Penistone Road and Shalesmoor roundabout - Low-lying evergreen shrubs were used as a setting for a relocated piece of public art by Vic Brailsford. Specimen shrubs along with two semi-mature blue cedars and six semi-mature Austrian pines were dug into reservations around the central island.

Corporation Street and Borough Bridge roundabouts - Seven fastigiate hornbeams define the edge of the first traffic island, along with herbaceous perennials and bulbs within a ground-cover hedge around a central lawn. Seven semi-mature pin oaks and wildflowers were planted on the Borough Bridge roundabout.

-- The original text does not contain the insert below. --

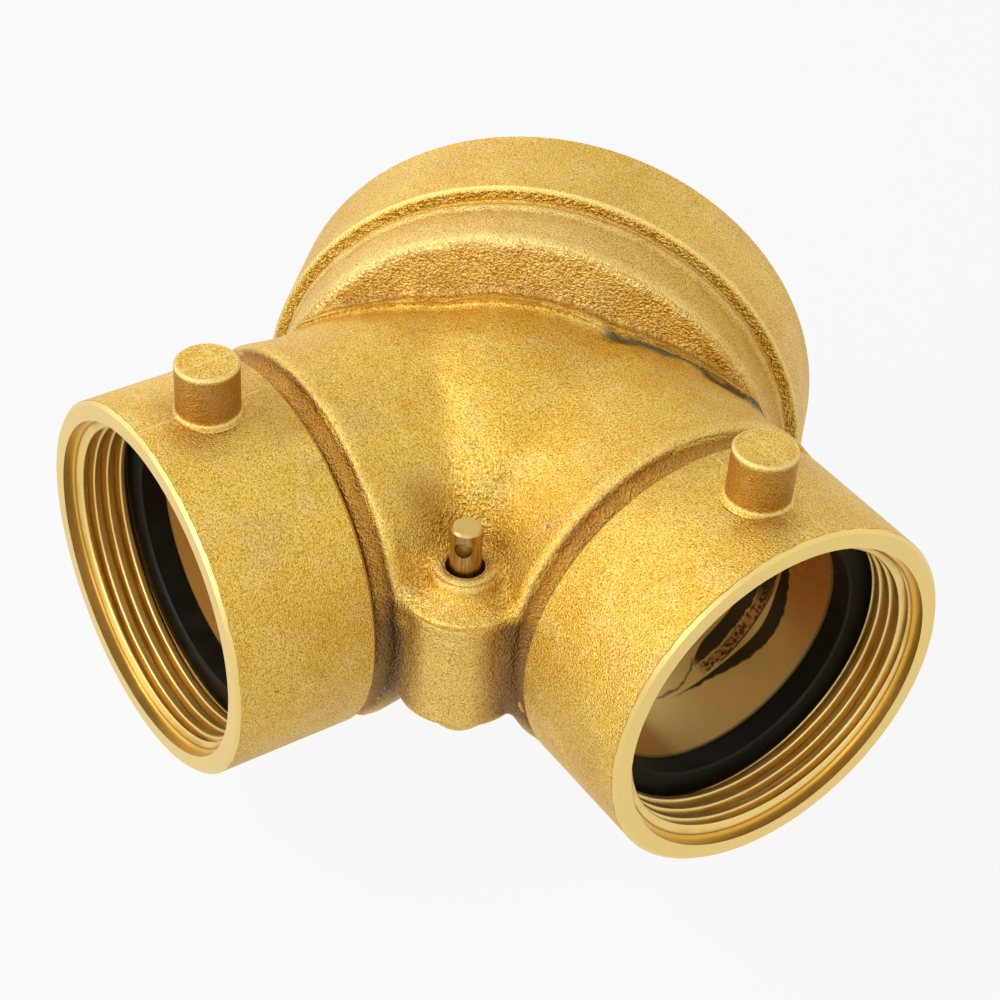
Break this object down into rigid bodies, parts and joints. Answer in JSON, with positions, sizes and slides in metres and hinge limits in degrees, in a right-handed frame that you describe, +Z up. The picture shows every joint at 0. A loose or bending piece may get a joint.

Boulevard - The scheme homes in on an avenue of 100 semi-mature trees in pavements including Liquidambar styraciflua and, along the central reserves, Quercus palustris Award of Garden Merit. The trees form one of the most striking visual elements, but care had to be taken to avoid safety hazards.


Landscape design Regeneration projects design team, Sheffield City
Highway design Highway design section, Sheffield City Council
Landscape contractor Ashlea, Hemsworth, West Yorkshire
Main contractor Birse Civils, Tadcaster, North Yorkshire
Trees Van den Berk, Holland
Shrubs and other plants Johnsons of Whixley, Yorkshire
Topsoil Yorkshire Aggregates


The scheme won provisional approval in December 2000, and following a public inquiry three years later into the scheme's compulsory purchase and side-road orders, the project won the go-ahead in March 2004.

That July, ministers fully approved the scheme, and stage two of the Relief Road started in November 2004, with the then transport minister Tony McNulty turning over the first spadeful of soil. The project was opened to the public in December 2007, and cost £62.5m. The Department for Transport paid £56.5m towards the scheme, for which £580,000 was set aside for soft landscaping.